Rows from an object dataset

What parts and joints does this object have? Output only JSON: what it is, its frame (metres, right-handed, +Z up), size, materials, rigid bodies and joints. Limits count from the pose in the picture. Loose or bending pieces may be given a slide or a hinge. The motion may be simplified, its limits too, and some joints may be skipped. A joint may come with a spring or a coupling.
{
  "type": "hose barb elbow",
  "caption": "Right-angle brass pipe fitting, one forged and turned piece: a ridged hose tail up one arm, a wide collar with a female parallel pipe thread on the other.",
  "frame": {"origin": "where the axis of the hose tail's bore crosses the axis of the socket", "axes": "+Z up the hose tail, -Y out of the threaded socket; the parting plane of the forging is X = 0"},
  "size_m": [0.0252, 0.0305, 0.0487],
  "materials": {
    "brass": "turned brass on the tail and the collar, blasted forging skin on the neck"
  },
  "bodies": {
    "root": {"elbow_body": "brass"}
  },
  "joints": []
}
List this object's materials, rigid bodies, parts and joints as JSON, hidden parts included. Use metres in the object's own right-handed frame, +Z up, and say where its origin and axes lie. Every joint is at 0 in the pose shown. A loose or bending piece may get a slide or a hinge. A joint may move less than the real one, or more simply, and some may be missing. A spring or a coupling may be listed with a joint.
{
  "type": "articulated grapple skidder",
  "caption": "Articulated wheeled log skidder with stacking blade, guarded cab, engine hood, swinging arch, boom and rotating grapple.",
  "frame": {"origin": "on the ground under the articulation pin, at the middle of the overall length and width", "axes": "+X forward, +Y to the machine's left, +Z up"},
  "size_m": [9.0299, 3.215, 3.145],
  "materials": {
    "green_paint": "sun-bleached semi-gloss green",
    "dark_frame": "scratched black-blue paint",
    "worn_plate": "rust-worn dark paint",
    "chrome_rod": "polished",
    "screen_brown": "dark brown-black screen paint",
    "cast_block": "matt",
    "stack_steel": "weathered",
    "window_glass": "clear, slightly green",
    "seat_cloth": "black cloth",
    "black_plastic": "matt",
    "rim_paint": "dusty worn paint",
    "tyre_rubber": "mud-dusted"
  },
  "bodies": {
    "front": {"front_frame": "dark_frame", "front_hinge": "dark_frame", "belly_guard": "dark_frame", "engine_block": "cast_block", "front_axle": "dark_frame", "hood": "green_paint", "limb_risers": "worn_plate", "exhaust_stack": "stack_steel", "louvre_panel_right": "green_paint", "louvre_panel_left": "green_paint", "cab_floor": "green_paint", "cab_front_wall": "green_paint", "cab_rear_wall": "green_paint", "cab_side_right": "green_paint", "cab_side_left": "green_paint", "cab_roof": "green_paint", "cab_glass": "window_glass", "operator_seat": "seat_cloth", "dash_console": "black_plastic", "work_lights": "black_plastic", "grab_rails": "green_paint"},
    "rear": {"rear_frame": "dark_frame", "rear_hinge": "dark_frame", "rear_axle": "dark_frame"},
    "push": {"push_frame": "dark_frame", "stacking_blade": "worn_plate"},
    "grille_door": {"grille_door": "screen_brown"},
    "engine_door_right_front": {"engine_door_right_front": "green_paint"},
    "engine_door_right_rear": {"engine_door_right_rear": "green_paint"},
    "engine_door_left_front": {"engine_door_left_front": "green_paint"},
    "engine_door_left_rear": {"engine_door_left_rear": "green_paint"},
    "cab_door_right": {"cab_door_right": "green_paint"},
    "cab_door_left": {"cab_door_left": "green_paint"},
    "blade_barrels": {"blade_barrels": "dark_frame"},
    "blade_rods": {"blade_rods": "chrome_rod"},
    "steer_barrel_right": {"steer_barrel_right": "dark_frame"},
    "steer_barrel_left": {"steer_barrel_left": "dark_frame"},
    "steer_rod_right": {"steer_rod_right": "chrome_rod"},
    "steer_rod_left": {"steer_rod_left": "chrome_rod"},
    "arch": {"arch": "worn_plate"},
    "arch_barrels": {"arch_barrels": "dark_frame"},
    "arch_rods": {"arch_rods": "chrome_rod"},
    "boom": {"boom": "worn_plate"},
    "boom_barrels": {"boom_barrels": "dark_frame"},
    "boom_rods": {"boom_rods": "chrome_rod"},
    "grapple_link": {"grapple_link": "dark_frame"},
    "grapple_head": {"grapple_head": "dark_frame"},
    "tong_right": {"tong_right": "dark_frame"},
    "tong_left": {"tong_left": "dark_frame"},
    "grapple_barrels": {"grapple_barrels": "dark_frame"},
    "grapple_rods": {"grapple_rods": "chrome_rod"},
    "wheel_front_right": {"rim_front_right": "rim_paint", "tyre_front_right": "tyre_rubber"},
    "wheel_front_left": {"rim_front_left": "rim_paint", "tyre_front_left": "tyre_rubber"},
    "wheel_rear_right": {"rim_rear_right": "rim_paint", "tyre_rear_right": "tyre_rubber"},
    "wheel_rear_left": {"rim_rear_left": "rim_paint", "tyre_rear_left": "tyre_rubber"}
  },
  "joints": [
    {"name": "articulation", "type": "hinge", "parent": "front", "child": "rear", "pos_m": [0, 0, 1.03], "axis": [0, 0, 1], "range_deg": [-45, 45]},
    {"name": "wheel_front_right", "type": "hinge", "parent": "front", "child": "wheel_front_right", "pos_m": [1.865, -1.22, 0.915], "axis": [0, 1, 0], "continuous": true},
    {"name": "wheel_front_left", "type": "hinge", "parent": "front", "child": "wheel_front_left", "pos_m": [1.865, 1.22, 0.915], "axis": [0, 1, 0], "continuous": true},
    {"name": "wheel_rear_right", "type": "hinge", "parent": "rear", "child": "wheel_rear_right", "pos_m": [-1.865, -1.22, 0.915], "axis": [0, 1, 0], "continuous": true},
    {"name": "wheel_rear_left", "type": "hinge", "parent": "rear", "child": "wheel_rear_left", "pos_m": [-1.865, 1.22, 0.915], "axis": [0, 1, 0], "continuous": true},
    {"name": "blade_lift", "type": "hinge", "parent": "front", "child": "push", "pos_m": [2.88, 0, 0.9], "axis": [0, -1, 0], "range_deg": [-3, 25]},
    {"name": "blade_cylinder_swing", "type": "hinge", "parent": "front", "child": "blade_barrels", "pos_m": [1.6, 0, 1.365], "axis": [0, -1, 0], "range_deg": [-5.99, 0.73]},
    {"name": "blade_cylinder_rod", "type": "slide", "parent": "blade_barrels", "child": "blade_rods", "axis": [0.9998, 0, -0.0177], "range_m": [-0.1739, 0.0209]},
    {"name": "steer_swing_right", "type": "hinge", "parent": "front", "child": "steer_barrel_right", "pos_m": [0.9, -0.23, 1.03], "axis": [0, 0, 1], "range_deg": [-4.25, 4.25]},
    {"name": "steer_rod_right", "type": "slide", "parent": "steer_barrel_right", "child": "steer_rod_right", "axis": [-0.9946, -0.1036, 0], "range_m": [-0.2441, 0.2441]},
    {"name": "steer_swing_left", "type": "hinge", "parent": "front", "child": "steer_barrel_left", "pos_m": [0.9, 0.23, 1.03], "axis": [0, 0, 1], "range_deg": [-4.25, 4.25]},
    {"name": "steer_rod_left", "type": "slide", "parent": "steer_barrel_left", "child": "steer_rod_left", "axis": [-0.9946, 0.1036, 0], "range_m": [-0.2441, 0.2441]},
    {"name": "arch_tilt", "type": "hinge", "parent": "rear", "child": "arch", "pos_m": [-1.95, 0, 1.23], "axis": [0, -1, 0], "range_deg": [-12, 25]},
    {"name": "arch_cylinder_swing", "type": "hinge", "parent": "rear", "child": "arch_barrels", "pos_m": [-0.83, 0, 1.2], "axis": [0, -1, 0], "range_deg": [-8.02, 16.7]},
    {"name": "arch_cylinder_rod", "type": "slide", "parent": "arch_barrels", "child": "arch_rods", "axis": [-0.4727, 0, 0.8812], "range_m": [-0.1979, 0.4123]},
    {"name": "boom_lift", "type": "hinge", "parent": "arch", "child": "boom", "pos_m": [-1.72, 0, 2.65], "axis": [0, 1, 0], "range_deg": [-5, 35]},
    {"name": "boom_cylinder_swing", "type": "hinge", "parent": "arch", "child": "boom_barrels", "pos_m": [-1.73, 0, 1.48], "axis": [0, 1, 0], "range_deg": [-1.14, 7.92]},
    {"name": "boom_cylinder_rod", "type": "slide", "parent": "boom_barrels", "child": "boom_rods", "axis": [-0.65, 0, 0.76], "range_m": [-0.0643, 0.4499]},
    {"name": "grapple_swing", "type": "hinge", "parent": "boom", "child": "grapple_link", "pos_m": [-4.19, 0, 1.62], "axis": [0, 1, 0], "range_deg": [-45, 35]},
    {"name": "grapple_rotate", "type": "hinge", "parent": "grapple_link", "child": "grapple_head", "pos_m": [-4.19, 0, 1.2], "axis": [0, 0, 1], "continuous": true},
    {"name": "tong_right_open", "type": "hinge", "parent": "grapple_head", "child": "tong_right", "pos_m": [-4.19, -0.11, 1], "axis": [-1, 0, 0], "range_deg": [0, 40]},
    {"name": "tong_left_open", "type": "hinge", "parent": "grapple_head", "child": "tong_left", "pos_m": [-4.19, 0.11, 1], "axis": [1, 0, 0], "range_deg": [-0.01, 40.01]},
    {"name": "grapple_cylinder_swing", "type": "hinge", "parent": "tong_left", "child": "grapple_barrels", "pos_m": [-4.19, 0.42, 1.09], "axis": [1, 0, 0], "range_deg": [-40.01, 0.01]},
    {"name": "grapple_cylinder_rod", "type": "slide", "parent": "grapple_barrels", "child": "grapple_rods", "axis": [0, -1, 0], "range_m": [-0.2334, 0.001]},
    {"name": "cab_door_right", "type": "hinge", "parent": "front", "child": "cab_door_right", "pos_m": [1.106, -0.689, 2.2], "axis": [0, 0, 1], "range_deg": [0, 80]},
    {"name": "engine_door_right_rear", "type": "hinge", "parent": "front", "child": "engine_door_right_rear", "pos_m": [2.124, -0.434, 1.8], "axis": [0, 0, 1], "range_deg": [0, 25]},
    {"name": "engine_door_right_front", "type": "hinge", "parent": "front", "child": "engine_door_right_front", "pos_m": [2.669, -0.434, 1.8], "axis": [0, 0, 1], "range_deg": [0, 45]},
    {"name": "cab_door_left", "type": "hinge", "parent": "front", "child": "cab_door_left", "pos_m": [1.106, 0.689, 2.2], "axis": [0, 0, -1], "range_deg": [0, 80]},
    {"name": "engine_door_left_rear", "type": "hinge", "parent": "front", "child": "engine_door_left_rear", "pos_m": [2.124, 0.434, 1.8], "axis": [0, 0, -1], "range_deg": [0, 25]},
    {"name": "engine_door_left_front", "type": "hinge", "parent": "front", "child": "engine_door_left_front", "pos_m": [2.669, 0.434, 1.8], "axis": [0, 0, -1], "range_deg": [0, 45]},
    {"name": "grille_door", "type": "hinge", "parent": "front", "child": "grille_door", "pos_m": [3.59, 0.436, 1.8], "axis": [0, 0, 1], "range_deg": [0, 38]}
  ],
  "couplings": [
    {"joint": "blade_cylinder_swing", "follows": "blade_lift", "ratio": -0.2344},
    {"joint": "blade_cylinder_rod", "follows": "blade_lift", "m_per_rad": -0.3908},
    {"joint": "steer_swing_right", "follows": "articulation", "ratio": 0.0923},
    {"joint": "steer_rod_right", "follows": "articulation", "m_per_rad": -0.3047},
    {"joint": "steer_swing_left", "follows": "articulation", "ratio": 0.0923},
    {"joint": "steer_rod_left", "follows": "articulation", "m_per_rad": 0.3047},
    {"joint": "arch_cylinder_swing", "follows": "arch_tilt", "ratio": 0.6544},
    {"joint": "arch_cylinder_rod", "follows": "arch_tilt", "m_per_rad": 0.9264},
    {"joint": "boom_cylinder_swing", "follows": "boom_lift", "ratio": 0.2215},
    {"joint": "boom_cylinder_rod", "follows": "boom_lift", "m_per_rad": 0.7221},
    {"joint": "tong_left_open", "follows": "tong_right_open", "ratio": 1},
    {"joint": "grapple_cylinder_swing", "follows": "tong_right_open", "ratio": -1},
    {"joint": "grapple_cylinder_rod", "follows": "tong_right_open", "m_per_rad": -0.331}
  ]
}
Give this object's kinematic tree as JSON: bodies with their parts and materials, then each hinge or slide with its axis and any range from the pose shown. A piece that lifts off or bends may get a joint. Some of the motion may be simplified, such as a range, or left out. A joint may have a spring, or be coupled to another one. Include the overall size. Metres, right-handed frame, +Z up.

> **THE REQUEST**: Read the entries and pick out all lines that include the word "shown".

> **SOLUTION BELOW**:
List this object's materials, rigid bodies, parts and joints as JSON, hidden parts included. Use metres in the object's own right-handed frame, +Z up, and say where its origin and axes lie. Every joint is at 0 in the pose shown. A loose or bending piece may get a slide or a hinge. A joint may move less than the real one, or more simply, and some may be missing. A spring or a coupling may be listed with a joint.
Give this object's kinematic tree as JSON: bodies with their parts and materials, then each hinge or slide with its axis and any range from the pose shown. A piece that lifts off or bends may get a joint. Some of the motion may be simplified, such as a range, or left out. A joint may have a spring, or be coupled to another one. Include the overall size. Metres, right-handed frame, +Z up.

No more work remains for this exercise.